Organisations must take reasonable and appropriate measures to protect personal data from loss, misuse and unauthorised access, disclosure, alteration, and destruction, taking into account the risks involved in the processing and the nature of the personal data. The Privacy Shield does not provide any specifics regarding what form those measures may or must take. However, they should be reasonable and appropriate under the circumstances. If an organisation's data security measures are out of date or have not been recently reviewed, the internal review (and any updates required) may require significant time and resources to complete.

Accountability and recordkeeping

Organisations must provide a Privacy Shield contact, that is the name and contact information of the designated individual nominated to be a Privacy Shield point of contact for data subjects and responsible for handling:

  • inquiries;
  • requests to access, amend, or delete personal information that the organisation holds;
  • complaints; and
  • any other issues arising under the Privacy Shield.

The Privacy Shield Contact should, amongst other things, maintain a record of any questions or complaints received from data subjects, and how each question or complaint is resolved.

As described above, organisations must verify annual compliance with the Principles, through either self-assessment or outside compliance reviews. Organisations must maintain records relating to their Privacy Shield implementation and compliance as part of this verification process, and make their records available upon request in the context of an investigation or complaint about non-compliance. Records may include documents such as:

  • the organisation's Privacy Shield privacy policy;
  • any relevant internal policies and procedures;
  • any relevant third-party contracts or contract addendums;
  • employee training materials relevant to privacy or security;
  • findings of any privacy or security audit or related gap analysis report; and
  • the organisation's signed verification form.

Additionally, if an organisation leaves the Privacy Shield, but retains information received under the Privacy Shield, it must annual certify its commitment to apply the Principles to such information, or provide 'adequate' protection for the information by another authorised means.

Data subject rights

Right of access

Under the Privacy Shield, data subjects have the right to:

  • obtain from an organisation confirmation of whether or not the organisation is processing personal data relating to them;
  • have communicated to them such data so that they can verify its accuracy and the lawfulness of the processing; and
  • have the data corrected, amended, or deleted, where it is inaccurate or processed in violation of the Principles.

Organisations must make good faith efforts to provide access. If access is to be restricted in any particular instance (e.g. certain information needs to be protected from disclosure and can be redacted), the organisation should provide the individual with an explanation of why it made that determination, and a contact point for further inquiries. The right to access may be restricted only in limited, exceptional circumstances. Organisations may charge a fee that is not excessive, e.g. if the request is manifestly excessive due to its repetitive character.

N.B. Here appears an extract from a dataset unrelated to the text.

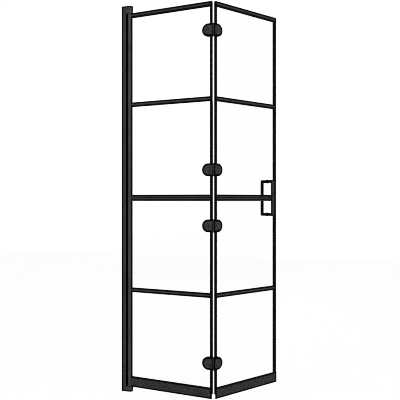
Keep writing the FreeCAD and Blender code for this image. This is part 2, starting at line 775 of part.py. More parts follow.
def make_fold_seal():
    """A clear web from one fold stile to the other, bowed away from the knuckles."""
    body = document.addObject("Part::Feature", "fold_seal")
    body.Label = "fold_seal"
    inner = FreeCAD.Placement(FreeCAD.Vector(number("pivot_x"), 0, 0),
                              FreeCAD.Rotation(FreeCAD.Vector(0, 0, 1), number("inner_angle")))
    outer = FreeCAD.Placement(FreeCAD.Vector(number("outer_x"), number("outer_y"), 0),
                              FreeCAD.Rotation(FreeCAD.Vector(0, 0, 1), number("outer_angle")))
    play = number("glass_play")
    thickness = number("fold_seal_thickness")
    axis = FreeCAD.Vector(number("fold_x"), number("fold_y"), 0)

    def web(shift):
        """One face of the web: an arc from stile to stile, shifted through its thickness."""
        first = inner.multVec(FreeCAD.Vector(number("inner_trim_edge") + play, shift, 0))
        last = outer.multVec(FreeCAD.Vector(number("fold_gap") - play, shift, 0))
        middle = (first + last) * 0.5
        away = (middle - axis).normalize()
        return first, middle + away * number("fold_seal_bulge"), last

    a0, a1, a2 = web(-thickness / 2)
    b0, b1, b2 = web(thickness / 2)
    outline = Part.Wire([Part.Arc(a0, a1, a2).toShape(), Part.LineSegment(a2, b2).toShape(),
                         Part.Arc(b2, b1, b0).toShape(), Part.LineSegment(b0, a0).toShape()])
    bottom = number("glass_bottom")
    solid = Part.Face(outline).extrude(FreeCAD.Vector(0, 0, number("glass_top") - bottom))
    body.Shape = solid
    body.Placement = FreeCAD.Placement(FreeCAD.Vector(0, 0, bottom), FreeCAD.Rotation())
    pieces.append(body)


def make_inner_leaf():
    make_pivot_stile()
    boss_x = "inner_reach - boss_from_fold"
    make_glass("inner_glass", INNER_LEAF, "stile_slot_start + slot_play",
               "inner_trim_edge - trim_web - glass_play", boss_x, [])
    make_fold_stile("inner_fold_stile", INNER_LEAF, "inner_trim_edge", "-")
    trim = ("inner_trim_edge - trim_width - trim_play", "inner_trim_edge + " + OVERLAP)
    make_leaf_bars("inner", INNER_LEAF, "stile_radius + bar_stile_play", ("inner_trim_edge",) * 3, trim)
    make_drip_seal("inner_drip_seal", INNER_LEAF, "stile_radius + drip_end_gap",
                   "inner_trim_edge - drip_end_gap")


def make_outer_leaf():
    handle_holes = [("handle_x", "handle_low"), ("handle_x", "handle_high")]
    make_glass("outer_glass", OUTER_LEAF, "fold_gap + trim_web + glass_play", "closing_bed - glass_play",
               "boss_from_fold", handle_holes)
    make_fold_stile("outer_fold_stile", OUTER_LEAF, "fold_gap", "+")
    make_closing_stile()
    make_magnetic_strip()
    ends = ("outer_reach - cap_end_gap", "closing_start - bar_stile_play", "outer_reach")
    trim = ("fold_gap - " + OVERLAP, "fold_gap + trim_width + trim_play")
    make_leaf_bars("outer", OUTER_LEAF, "fold_gap", ends, trim)
    make_drip_seal("outer_drip_seal", OUTER_LEAF, "fold_gap + drip_end_gap", "outer_reach - drip_end_gap")


def check_pieces():
    """Stop if anything in the document failed or a piece isn't a sound solid."""
    for thing in document.Objects:
        if "Invalid" in thing.State or "Error" in thing.State:
            raise RuntimeError("%s (%s) failed: %s" % (thing.Name, thing.Label, thing.State))
    for piece in pieces:
        if piece.Shape.isNull() or not piece.Shape.isValid() or not piece.Shape.Solids:
            raise RuntimeError("%s isn't a sound solid" % piece.Label)


write_sizes()
make_jamb()
make_inner_leaf()
make_outer_leaf()
for index, level in enumerate(hinge_levels(), start=1):
    make_hinge(index, level)
make_handle("outside_handle", "-")
make_handle("inside_handle", "+")
make_handle_fixings()
make_fold_seal()
document.recompute()
check_pieces()

os.makedirs("parts", exist_ok=True)
for piece in pieces:
    piece.Shape.exportStep(os.path.join("parts", piece.Label + ".step"))
print("wrote %d pieces" % len(pieces))
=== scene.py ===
# %% [markdown]
# # A folding shower door
#
# The object is a two-leaf glass door on a wall jamb, half folded: black aluminium profiles, clamp
# hinges at the fold and a pair of handles, back to back. Its pieces come ready at their real size from
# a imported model. This lesson gives each piece its finish, adds the small parts that the model leaves
# out, and sets up the floor, the light and the camera. Lengths are in metres.

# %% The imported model
import math
import bmesh
import bpy
import numpy as np
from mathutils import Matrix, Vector


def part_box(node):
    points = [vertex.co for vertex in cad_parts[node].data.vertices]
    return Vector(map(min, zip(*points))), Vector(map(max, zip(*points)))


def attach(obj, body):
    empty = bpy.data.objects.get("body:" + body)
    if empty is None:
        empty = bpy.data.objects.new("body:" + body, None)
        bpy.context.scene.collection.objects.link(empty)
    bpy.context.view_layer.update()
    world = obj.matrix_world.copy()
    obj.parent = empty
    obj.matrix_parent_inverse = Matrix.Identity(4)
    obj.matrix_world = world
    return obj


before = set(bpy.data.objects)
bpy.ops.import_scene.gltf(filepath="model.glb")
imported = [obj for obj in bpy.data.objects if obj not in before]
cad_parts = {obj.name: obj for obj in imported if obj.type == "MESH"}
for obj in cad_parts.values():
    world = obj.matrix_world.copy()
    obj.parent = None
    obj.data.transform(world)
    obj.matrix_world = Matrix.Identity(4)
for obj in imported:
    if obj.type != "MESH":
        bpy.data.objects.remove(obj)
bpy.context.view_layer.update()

MM = 0.001
print("pieces in the packed model:", len(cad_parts))

# %% [markdown]
# ## The two leaves' own frames
#
# A detail on a leaf is easiest to place by its distance along the glass, its distance out of the glass
# and its height. Both leaves stand at an angle, so their directions are read off the glass panes: the
# plan of a pane is a long thin rectangle, and the longest direction of its points is the glass line.

# %% A leaf's frame read off its glass
UP = np.array([0.0, 0.0, 1.0])


def middle(node):
    """The centre of a piece's box."""
    low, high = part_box(node)
    return (np.array(low) + np.array(high)) / 2


def corners(node):
    """All vertices of a piece as an array."""
    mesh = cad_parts[node].data
    flat = np.zeros(len(mesh.vertices) * 3, np.float32)
    mesh.vertices.foreach_get("co", flat)
    return flat.reshape(-1, 3).astype(float)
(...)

Right to limit the use and disclosure of personal data

Organisations must offer data subjects the opportunity to choose whether personal data about them is to be disclosed to a third party or to be used for a purpose that is materially different from the purpose(s) for which it was originally collected or subsequently authorised by the data subject (i.e. opt-out). However, the provision of choice is not necessary if disclosure is made to an agent performing tasks on behalf and under the instruction of the organisation.

For sensitive information, organisations must obtain affirmative express (i.e. opt-in) consent from individuals if such information is to be disclosed to a third party or used for a purpose other than that for which it was originally collected or subsequently authorised through the exercise of opt-in choice.

Independent recourse mechanism

Organisations must choose an independent recourse mechanism and register with the recourse mechanism provider, if required (see below). This is necessary to comply with the EU-US Privacy Shield's requirement to provide a third-party investigative body to address data subjects' unresolved complaints regarding the organisation's compliance with the Principles. The recourse mechanism must be provided at no cost to data subjects. Organisations have two options for satisfying this requirement:

  1. registering with a private-sector privacy program; or
  2. committing to cooperate and comply directly with the EU DPAs.

If the self-certification will cover HR data, then the organisation must agree to cooperate and comply with DPAs with respect to such data, i.e. must choose option two in relation to such data.Organisations choosing option two are subject to an annual fee of $50 (there is no need to register with a DPA). For organisations that chose to register with a private sector privacy program, registration must be complete prior to submitting the EU-US Privacy Shield application. Private sector programs typically charge either annual fees, ranging from $300 to $7,000 per year, (depending on the organisation's annual revenue), or a fee-per-dispute, ranging from $500 to $2,250 per dispute.

The Principles encourage data subjects to raise any complaints they have with the relevant organisation before proceeding to the organisation's independent recourse mechanisms, and organisations must respond to a consumer within 45 days of receiving a complaint.

Cross-border data transfers and localisation

Onward transfers

The Privacy Shield sets out certain requirements for the onward transfer of personal data to third parties. Meeting this these requirements will require the organisation to review (and possibly update contracts) with those third parties to include certain required provisions. The requirements differ according to whether the third party will be acting as a controller or an agent (the Privacy Shield's terminology for 'processor').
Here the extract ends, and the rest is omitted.